Lean Tip #835 - Communicate Clearly and Collaborate on Goals and Objectives
In too many cases, goals and objectives are finalized by executives without speaking to anyone working in the trenches. Opening the lines of communication between the c-suite and the ground floor will help to highlight issues and concerns. It will also give employees a better understanding of the company’s overall strategy and how they fit in.
Lean Tip #836 – The First Step To Improvement Is To Recognize The Problem
Continuous Improvement is the ongoing effort of engaged employees and improvement teams to improve information, materials, products, services or processes.

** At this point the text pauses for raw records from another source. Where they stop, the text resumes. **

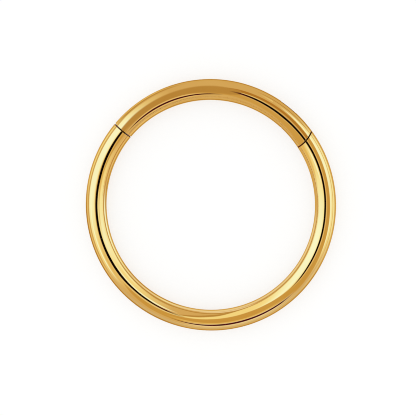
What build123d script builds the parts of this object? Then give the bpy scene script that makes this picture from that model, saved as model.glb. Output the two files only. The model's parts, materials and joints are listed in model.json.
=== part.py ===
"""Hinged segment ring: a round wire hoop with a segment that swings open in the hoop's own plane.

The hoop lies flat. Its axis is +Z, its lowest line is on Z = 0 and its centre is over the origin.
Angles run anticlockwise from +X, seen from above. Lengths are in millimetres, angles in degrees.

Four pieces make it up. ring_body is the long fixed arc of wire. hinged_segment is the short arc
that opens. hinge_pin joins them. latch_peg is the stub on the segment's free end that slides into
a socket in the body's end when the ring is shut.
"""

import os
from math import cos, degrees, radians, sin, sqrt

from build123d import *

# The hoop
inner_diameter = 12.0
wire_diameter = 1.2
latch_seam_angle = 139.55
hinge_seam_angle = 33.7
seam_gap = 0.07
edge_break = 0.03

# The hinge. The pin stands in the segment, a little behind the seam, and the seam is an arc about it.
pin_diameter = 0.32
pin_setback = 1.55
pin_inset = 0.2
pin_cover = 0.18
pin_seat_clearance = 0.01
pin_recess = 0.015
bore_clearance = 0.02
tongue_thickness = 0.3
tongue_side_clearance = 0.025
heel_radius = 0.37
heel_clearance = 0.03
opening_angle = 55.0

# The latch
peg_diameter = 0.28
peg_reach = 0.42
peg_root = 0.38
peg_outset = 0.03
peg_tip_taper = 0.07
peg_seat_clearance = 0.01
socket_clearance = 0.035
socket_end_clearance = 0.06

# Sizes that follow from these
wire_radius = wire_diameter / 2
mean_radius = inner_diameter / 2 + wire_radius
half_gap_angle = degrees(seam_gap / 2 / mean_radius)
pin_radius = pin_diameter / 2
pin_angle = hinge_seam_angle + degrees(pin_setback / mean_radius)
pin_orbit = mean_radius - pin_inset
tongue_low = wire_radius - tongue_thickness / 2
tongue_high = wire_radius + tongue_thickness / 2
cut_reach = 4 * wire_diameter + pin_setback
cut_low = -wire_diameter
cut_high = 2 * wire_diameter
mouth_overrun = peg_diameter + 2 * seam_gap


def on_hoop(radius, angle):
    """The point at that radius and angle in the hoop's plane."""
    return Vector(radius * cos(radians(angle)), radius * sin(radians(angle)), 0)


pin_centre = on_hoop(pin_orbit, pin_angle)
pin_axis = Axis(pin_centre, (0, 0, 1))
seam_centre = on_hoop(mean_radius, hinge_seam_angle)
knuckle_radius = (seam_centre - pin_centre).length - seam_gap / 2
peg_centre = on_hoop(mean_radius + peg_outset, latch_seam_angle)
peg_orbit = (peg_centre - pin_centre).length

# At the pin, the local X runs forward along the wire, to the hinge seam, and Y runs outward.
hinge_place = Pos(pin_centre.X, pin_centre.Y, 0) * Rot(Z=pin_angle - 90)


def wire_arc(start, end, radius=wire_radius):
    """Round wire bent round the hoop's axis, from one angle to the other."""
    section = Plane.XZ * Pos(mean_radius, wire_radius) * Circle(radius)
    return Rot(Z=start) * revolve(section, Axis.Z, end - start)


def at_pin(radius, low=cut_low, high=cut_high):
    """An upright cylinder round the hinge pin's axis."""
    return Pos(pin_centre.X, pin_centre.Y, low) * Cylinder(
        radius, high - low, align=(Align.CENTER, Align.CENTER, Align.MIN)
    )


def ahead_of_pin(behind=0.0, low=cut_low, high=cut_high, turned=0.0):
    """The block on the body's side of the pin. It starts a distance behind the pin's axis."""
    block = Pos(-behind, 0, low) * Box(
        cut_reach, 2 * cut_reach, high - low, align=(Align.MIN, Align.CENTER, Align.MIN)
    )
    return hinge_place * Rot(Z=turned) * block


def behind_pin():
    """The block on the segment's side of the pin."""
    block = Pos(0, 0, cut_low) * Box(
        cut_reach, 2 * cut_reach, cut_high - cut_low, align=(Align.MAX, Align.CENTER, Align.MIN)
    )
    return hinge_place * block


def peg_bar(radius, root, tip):
    """A round bar that follows the latch's own path about the pin, from its root to its tip."""
    along = (peg_centre - pin_centre).normalized()
    across = Plane(
        origin=(pin_centre.X, pin_centre.Y, wire_radius),
        x_dir=along,
        z_dir=Vector(0, 0, 1).cross(along),
    )
    section = across * Pos(peg_orbit, 0) * Circle(radius)
    root_turn = degrees(root / peg_orbit)
    tip_turn = degrees(tip / peg_orbit)
    bar = revolve(section, pin_axis, root_turn + tip_turn)
    return bar.rotate(pin_axis, -root_turn)


def end_break(angle, into):
    """What is taken off the sharp edge of the wire's square-cut end. The wire lies on the into side."""
    end_plane = Plane(
        origin=on_hoop(mean_radius, angle) + Vector(0, 0, wire_radius),
        x_dir=on_hoop(1, angle),
        z_dir=Vector(0, 0, 1),
    )
    spare = edge_break
    corner = Polyline(
        (wire_radius - edge_break - spare, -into * spare),
        (wire_radius + spare, into * (edge_break + spare)),
        (wire_radius + spare, -into * spare),
        close=True,
    )
    wire_line = Axis(end_plane.origin, end_plane.y_dir)
    return revolve(end_plane * make_face(corner), wire_line, 360)


def make_ring_body():
    """The fixed arc: a socket in its latch end, a concave hinge seam and a tongue that takes the pin."""
    latch_end = latch_seam_angle + half_gap_angle
    tongue_end = pin_angle + degrees(2 * heel_radius / pin_orbit)
    body = wire_arc(latch_end, 360 + tongue_end)
    shoulder_radius = knuckle_radius + seam_gap
    body -= at_pin(shoulder_radius, low=tongue_high)
    body -= at_pin(shoulder_radius, high=tongue_low)
    body -= behind_pin() - at_pin(heel_radius)
    body -= at_pin(pin_radius + bore_clearance)
    body -= end_break(latch_end, 1)
    body -= peg_bar(
        peg_diameter / 2 + socket_clearance, mouth_overrun, peg_reach + socket_end_clearance
    )
    return body


def make_hinged_segment():
    """The arc that opens: a forked end with a round nose over the tongue, and the latch's end."""
    latch_end = latch_seam_angle - half_gap_angle
    nose_end = hinge_seam_angle - degrees(wire_diameter / mean_radius)
    segment = wire_arc(nose_end, latch_end)
    segment -= ahead_of_pin() - at_pin(knuckle_radius)
    segment -= end_break(latch_end, -1)

    # The slot for the tongue is open inward and outward. Its far wall stops the tongue when the
    # segment has swung through the opening angle.
    slot_low = tongue_low - tongue_side_clearance
    slot_high = tongue_high + tongue_side_clearance
    segment -= ahead_of_pin(heel_clearance, slot_low, slot_high)
    segment -= ahead_of_pin(heel_clearance, slot_low, slot_high, turned=opening_angle)
    segment -= at_pin(heel_radius + heel_clearance, slot_low, slot_high)

    segment -= at_pin(pin_radius + pin_seat_clearance, high=pin_top() + pin_seat_clearance)
    segment -= peg_bar(
        peg_diameter / 2 + peg_seat_clearance, peg_root + peg_seat_clearance, mouth_overrun
    )
    return segment


def pin_top():
    """The pin is blind: it stops under a skin of metal, so that nothing of it shows from above."""
    return wire_radius + sqrt(wire_radius**2 - pin_inset**2) - pin_cover


def make_hinge_pin():
    """A plain pin, put in from below and dressed to the wire's own curve there."""
    pin = at_pin(pin_radius, high=pin_top())
    half_span = degrees(wire_diameter / mean_radius)
    dressed = wire_arc(pin_angle - half_span, pin_angle + half_span, wire_radius - pin_recess)
    return pin & dressed


def make_latch_peg():
    """A round stub, set into the segment's free end, with a tapered tip that leads it in."""
    peg_radius = peg_diameter / 2
    bar = peg_bar(peg_radius, peg_root, peg_reach - peg_tip_taper)
    turn = degrees((peg_reach - peg_tip_taper) / peg_orbit)
    along = (peg_centre - pin_centre).rotate(Axis.Z, turn)
    tip_plane = Plane(
        origin=pin_centre + along + Vector(0, 0, wire_radius),
        z_dir=Vector(0, 0, 1).cross(along),
    )
    tip = Cone(
        peg_radius,
        peg_radius - peg_tip_taper,
        peg_tip_taper,
        align=(Align.CENTER, Align.CENTER, Align.MIN),
    )
    return bar + tip_plane * tip


os.makedirs("parts", exist_ok=True)
pieces = {
    "ring_body": make_ring_body(),
    "hinged_segment": make_hinged_segment(),
    "hinge_pin": make_hinge_pin(),
    "latch_peg": make_latch_peg(),
}
for name, piece in pieces.items():
    export_step(piece, os.path.join("parts", name + ".step"))
    print(name, "volume", round(piece.volume, 4), "solids", len(piece.solids()))
print("hinge pin at", round(pin_centre.X, 4), round(pin_centre.Y, 4))
print("latch peg runs from", round(peg_orbit, 4), "mm from the pin")
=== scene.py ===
"""Looks of the hinged segment ring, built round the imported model.

Pieces are modelled in millimetres, angles in radians, and turned into metres when they are done.
A point of the wire is given by phi, its angle round the hoop from +X, and theta, its angle round
the wire: 0 faces out of the hoop, a quarter turn faces up.
"""

import json
from collections import namedtuple
from math import asin, atan2, cos, degrees, hypot, pi, radians, sin, sqrt

import bmesh
import bpy
import numpy as np
from mathutils import Matrix, Vector


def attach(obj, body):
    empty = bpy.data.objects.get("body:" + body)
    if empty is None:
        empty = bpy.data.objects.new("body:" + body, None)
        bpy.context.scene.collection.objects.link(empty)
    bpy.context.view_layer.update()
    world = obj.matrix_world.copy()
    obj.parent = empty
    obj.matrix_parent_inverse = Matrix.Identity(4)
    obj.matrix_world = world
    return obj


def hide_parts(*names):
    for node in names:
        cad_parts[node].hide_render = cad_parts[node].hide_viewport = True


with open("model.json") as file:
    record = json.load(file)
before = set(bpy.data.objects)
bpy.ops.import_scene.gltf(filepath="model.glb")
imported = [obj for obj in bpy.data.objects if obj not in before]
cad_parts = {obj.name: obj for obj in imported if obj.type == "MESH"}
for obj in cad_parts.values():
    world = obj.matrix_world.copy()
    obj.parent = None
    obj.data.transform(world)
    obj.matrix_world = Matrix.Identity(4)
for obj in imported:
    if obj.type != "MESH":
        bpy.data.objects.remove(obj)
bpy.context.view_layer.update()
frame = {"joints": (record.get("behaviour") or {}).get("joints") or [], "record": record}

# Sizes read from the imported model
MM = 0.001
wire_mount = frame["record"]["mounts"][0]
hinge = frame["joints"][0]
HOOP = hypot(*wire_mount["pos_m"][:2]) / MM
WIRE = wire_mount["dims"]["r_mm"]
PIN_X, PIN_Y = (value / MM for value in hinge["pos_m"][:2])
PIN_ORBIT = hypot(PIN_X, PIN_Y)
PIN_ANGLE = atan2(PIN_Y, PIN_X)
OPENING = radians(hinge["range_deg"][1])

# Sizes that the solids have too
LATCH_SEAM = radians(139.55)
HINGE_SEAM = radians(33.7)
SEAM_GAP = 0.07
EDGE_ROUND = 0.012
PIN_RADIUS = 0.16
PIN_TOP = 0.986
PIN_SEAT_CLEARANCE = 0.01
PIN_RECESS = 0.015
BORE_CLEARANCE = 0.02
TONGUE_THICKNESS = 0.3
TONGUE_SIDE_CLEARANCE = 0.025
HEEL_RADIUS = 0.37
HEEL_CLEARANCE = 0.03
PEG_RADIUS = 0.14
PEG_REACH = 0.42
PEG_ROOT = 0.38
PEG_OUTSET = 0.03
PEG_TAPER = 0.07
PEG_SEAT_CLEARANCE = 0.01
SOCKET_CLEARANCE = 0.035
SOCKET_END_CLEARANCE = 0.06

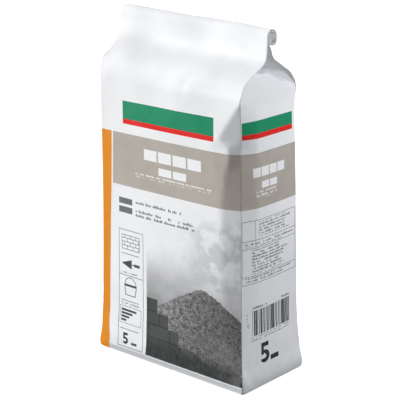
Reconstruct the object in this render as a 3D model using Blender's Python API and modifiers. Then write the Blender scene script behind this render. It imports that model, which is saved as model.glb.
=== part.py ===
"""A small filled cement bag: a gusseted paper sack with a block bottom and a rolled top, and its fill.

The sack is one sheet of paper. It stands on a flat rectangular bottom, its four walls rise to
shoulders, the front and back walls lean together over the tucked-in side gussets, and the
flattened mouth goes up as a fin that is rolled over to the back. Metres, +Z up, origin at the
centre of the bottom, the front wall facing -Y.
"""

import math

import bmesh
import bpy
from mathutils import Vector

# The paper, and how closely its four layers lie where the mouth is flattened
PAPER = 0.0004
LAYER_GAP = 0.00035
LAYER_PITCH = PAPER + LAYER_GAP
LAYERS = 4
OUTER_LAYER = 0.5 * (LAYERS - 1)
STACK_HALF = OUTER_LAYER * LAYER_PITCH
STACK_PITCH = LAYERS * LAYER_PITCH

# A level section cuts the leaning layers at a slant, so they lie further apart in it. They
# reach this distance at this share of flatness
LEANING_PITCH = 0.0017
LEANING_SHARE = 0.5

# The bottom, which the folded block bottom holds a little wider than the walls
BASE_HALF_WIDTH = 0.0902
BASE_HALF_DEPTH = 0.0437
BASE_EDGE_RADIUS = 0.0032
BASE_EDGE_STEPS = 3

# The walls and the leaning top: height, half width and half depth of the corners
STATIONS = (
    (0.0144, 0.0888, 0.0427),
    (0.0252, 0.0869, 0.0413),
    (0.0468, 0.0854, 0.0399),
    (0.1070, 0.0846, 0.0392),
    (0.1674, 0.0842, 0.0387),
    (0.2160, 0.0840, 0.0383),
    (0.2560, 0.0840, 0.0380),
    (0.2700, 0.0841, 0.0369),
    (0.2775, 0.0842, 0.0335),
    (0.2832, 0.0842, 0.0258),
    (0.2875, 0.0842, 0.0186),
    (0.2910, 0.0842, 0.0126),
    (0.2945, 0.0842, 0.0078),
    (0.2975, 0.0842, 0.0046),
    (0.3005, 0.0845, 0.0024),
)
GUSSET_HALF = 0.0380
WALL_CROWN = 0.0010

# The side walls stay upright well into the lean, and tuck in between these shares of flatness
TUCK_START = 0.22
TUCK_END = 0.66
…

The first step in establishing a continuous improvement mind set is to recognize the problem. That is, recognize the fact that your organization does not have or could do quite better exhibiting a continuous improvement mind set.
Lean Tip #837 – Establish An Enduring Culture
Adaptability and an action oriented leadership team are inherent components of a continuous improvement culture. Resistance to change exists in all organizations to a degree and it must be recognized for what it is, an impediment to improvement.
Lean Tip #838 – Think Kaizen and Cross the Chasm
Many people advocate Kaizen oriented thinking and behavior where continual small, incremental improvements provide tremendous benefits in performance and end results achieved over time. Others advocate a Crossing the Chasm mind set where drastic change is introduced completely replacing inefficient execution rather than slightly improving upon it. In a continuous improvement culture, there is room for both approaches.
Lean Tip #839 – Facilitate Process-Centric Thinking
Process-centric thinking does not have to be overly complex. Sometimes, all it takes is a thoughtful examination to uncover significant areas for improvement. Rather than tolerating mistakes and repeat errors, facilitate process-centric thinking to continually improve, correct, and overcome execution difficulties.
Lean Tip #840 - Educate The Workplace
Expect and overcome resistance to change with ongoing training, reinforcement of expected behaviors, and recognition of those who are learning and doing.